Credit: Paul Coldwell, Still Life with Keys, Inkjet + laser cut relief, 2012.
Image size 47x64 cms, paper size 59x84 cms
Copyright the artist. Reproduced with permission.
Paul Coldwell, one of the finest printmakers working in the digital medium in Britain today, calls his ‘a layered practice’. Since 1995, Paul has been concerned with the question of how to integrate the computer without relinquishing the knowledge he has gained from twenty-plus years of traditional practice.
Our image this month is from a series which combines the digital with analogue techniques - here, lino printing is employed over an inkjet print, thus creating, in the artist’s own words, a truly ‘personalised surface’.
This series was commissioned last year by the Awagami factory, Japanese producers of specialist papers (including for inkjet) and exhibited at the Bumpodo Gallery, Tokyo.
Still Life with Keys and other artwork made by the artist since 1993, is currently on show at the Stephen Lawrence Gallery, University of Greenwich (until 11 July).
Paul writes, ‘These prints continue my preoccupation with simple objects and the way in which they can open up associations for the viewer. By linking them, I want to suggest the interconnectivity of things and through this suggest the complex set of relationships that we each have with the world.’
Although no people are present they have a figurativeness that reminds us, through their artfully constructed objects, of human presence. Like the prints of the Italian master Giorgio Morandi, an artist he has a particular affection for and the subject of his 2006 exhibition, Giorgio Morandi: Influences on British Art, Paul has built-up a cache of everyday objects and in place of Morandi’s bottles we see coats, briefcases, a chair, an envelope, flowers, books and so on.
Such various everyday household objects create a sense of memory and of time passing. The viewer feels compelled to puzzle out the relationships between them and no doubt each of us has a different answer.
In the view of David Waterworth, Curator at the Stephen Lawrence Gallery, this ‘create[s] a layered and differentiated surface within which histories can be drawn out.’
Over the past decade or so, the computer has revolutionised the art of printmaking. A print no longer needs to be a piece of paper physically pressed against a template.

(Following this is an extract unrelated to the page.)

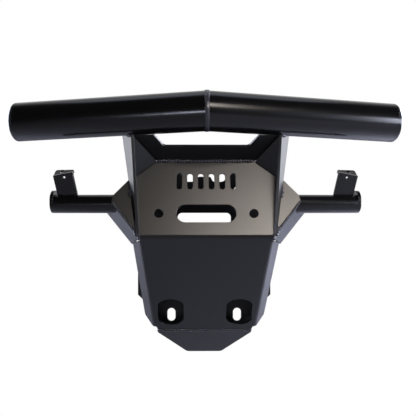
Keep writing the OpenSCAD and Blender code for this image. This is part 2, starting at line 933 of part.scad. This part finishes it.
// Stitches between an upright and the ear, outside the upright
module ear_welds_side(s) {
    normal = upright_normal;
    line = [tan(upright_flare) + tan(upright_splay) * tan(face_lean), tan(face_lean), 1];
    start = ridge_corner + axis_z(upright_back, normal) * (upright_t + weld_gap);
    color(weld_grey)
        side(s)
            intersection() {
                on_face()
                    translate([0, 0, weld_gap])
                        linear_extrude(far)
                            for (run = [[ear_weld_low, ear_weld_low_len],
                                [ear_weld_high, ear_weld_high_len]])
                                translate([0, run[0]])
                                    square([far, run[1]]);
                place(start, line, normal)
                    rotate([0, 90, 0])
                        cylinder(h = far, r = weld_leg);
                place(start, upright_back, normal)
                    translate([-far, -far, 0])
                        cube([2 * far, 2 * far, far]);
            }
}

module ear_welds_left() ear_welds_side(-1);
module ear_welds_right() ear_welds_side(1);

main_tube_left();
main_tube_right();
tube_cap_left();
tube_cap_right();
tube_mitre_weld();
nose_sheet();
upper_plate();
corner_gusset_left();
corner_gusset_right();
upright_left();
upright_right();
arm_left();
arm_right();
stub_left();
stub_right();
stub_cap_left();
stub_cap_right();
light_tab_left();
light_tab_right();
frame_plate();
winch_tray();
side_rib_left();
side_rib_right();
toe_plate();
upper_weld();
toe_weld();
ear_welds_left();
ear_welds_right();
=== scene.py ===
import json
import math
import random

import bmesh
import bpy
from mathutils import Matrix, Vector


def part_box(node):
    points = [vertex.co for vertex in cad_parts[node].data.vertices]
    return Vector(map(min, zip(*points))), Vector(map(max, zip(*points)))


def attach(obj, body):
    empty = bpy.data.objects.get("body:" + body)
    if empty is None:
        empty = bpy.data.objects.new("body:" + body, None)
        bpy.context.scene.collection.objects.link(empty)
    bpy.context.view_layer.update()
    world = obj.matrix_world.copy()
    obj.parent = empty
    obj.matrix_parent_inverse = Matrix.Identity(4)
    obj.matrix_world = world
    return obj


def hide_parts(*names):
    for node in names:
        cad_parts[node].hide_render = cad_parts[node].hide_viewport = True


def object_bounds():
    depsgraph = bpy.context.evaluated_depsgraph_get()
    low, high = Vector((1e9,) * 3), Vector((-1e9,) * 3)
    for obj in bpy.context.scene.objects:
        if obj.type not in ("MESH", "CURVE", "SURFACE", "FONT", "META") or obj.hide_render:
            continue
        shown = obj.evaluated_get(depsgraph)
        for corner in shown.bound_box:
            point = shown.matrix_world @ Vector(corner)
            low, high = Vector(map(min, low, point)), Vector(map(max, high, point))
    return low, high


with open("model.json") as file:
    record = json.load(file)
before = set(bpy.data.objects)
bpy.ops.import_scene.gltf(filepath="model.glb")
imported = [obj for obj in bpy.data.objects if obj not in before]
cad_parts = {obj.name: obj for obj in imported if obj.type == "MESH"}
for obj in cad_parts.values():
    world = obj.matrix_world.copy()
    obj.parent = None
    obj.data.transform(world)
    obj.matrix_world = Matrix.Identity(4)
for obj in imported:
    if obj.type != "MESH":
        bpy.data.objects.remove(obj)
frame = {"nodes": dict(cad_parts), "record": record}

cadLow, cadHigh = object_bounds()
nodes = frame["nodes"]
mm = 0.001
print("frame loaded:", len(nodes), "nodes")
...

The difference with working digitally is that the image is printed in a single sweep through a printer whereas in traditional printmaking the image is only complete at the end after all the colours have been printed. As Paul says, ‘With photography there is always the air between the lens and the object, whereas in the scan there is nothing.’
Additionally, the use of a program affords the ability to layer image upon image. What we are left with is a surface that may appear to be flat but one which holds the key to a depth of layers that remain hidden in the computer. As the artist points out, ‘Photoshop is predicated on the concept of layering and the final inkjet print is a flattened image produced from a single printing.’
Paul has been considering how to work within this flattened space and consequently work across the single surface and even how to disrupt this unified surface. Such questions of how to engage meaningfully with the surface within a digital environment and the implications of working with a physical surface compared to that of the digital were researched in the FADE Project 2007-9 at the University of the Arts London, led by Paul as Professor of Fine Art, Chelsea.
Various early problems with digital printmaking of a decade or so ago have been overcome. These included fugitive dye-based inks and a very limited range of substrates. Now inkjet prints use pigment-based light-fast inks and there is an almost infinite range of substrates to choose from including various papers, fabrics, even plastic. The scale can range from the size of a postage stamp through to covering an entire building.
Paul’s prints are composites of imagery, collaged and layered together in grey scale, sizes adjusted on to a grid and manipulated on the computer before being taken into colour. The keys are relief-printed, ‘In order to reassert the surface.’ This is a reference to the traditional art of Japanese woodcuts and contrasts the virtual layering of inkjet with the physical layering of ink through relief.
A notable aspect of Paul’s work is the pattern of small dots covering much of the surface, as seen in our image here. Paul makes use of the half-tone dot - a reference of course to old-fashioned printing press photography and the reproducible image. (Dots are also a feature of Pop Art, most notably Roy Lichtenstein’s work, which the artist admires.)
However in Paul’s case the use of this as a pictorial device gives him ultimate flexibility as each individual dot can be modified in the computer if required, for example enlarged, the colour altered or removed entirely.
Paul says, ‘I intentionally wanted to make these images visually demanding on the viewer, to engage them in the act of looking. The prints operate quite differently when viewed either close up or from a distance, so hopefully they prevent the viewer from forming a fixed reading.’
Paul Coldwell’s prints are subtle, yet engaging and reward deeper contemplation - well worth travelling to Greenwich to see. If you can’t get to the show, the useful, well-illustrated catalogue is particularly recommended and includes insightful essays by the curator Ben Thomas and Christian Rümelin (Keeper of Prints & Drawings of the Cabinet d’arts Graphiques in Geneva).
Catherine Mason is the author of A Computer in the Art Room: the origins of British computer arts 1950-80, published in 2008.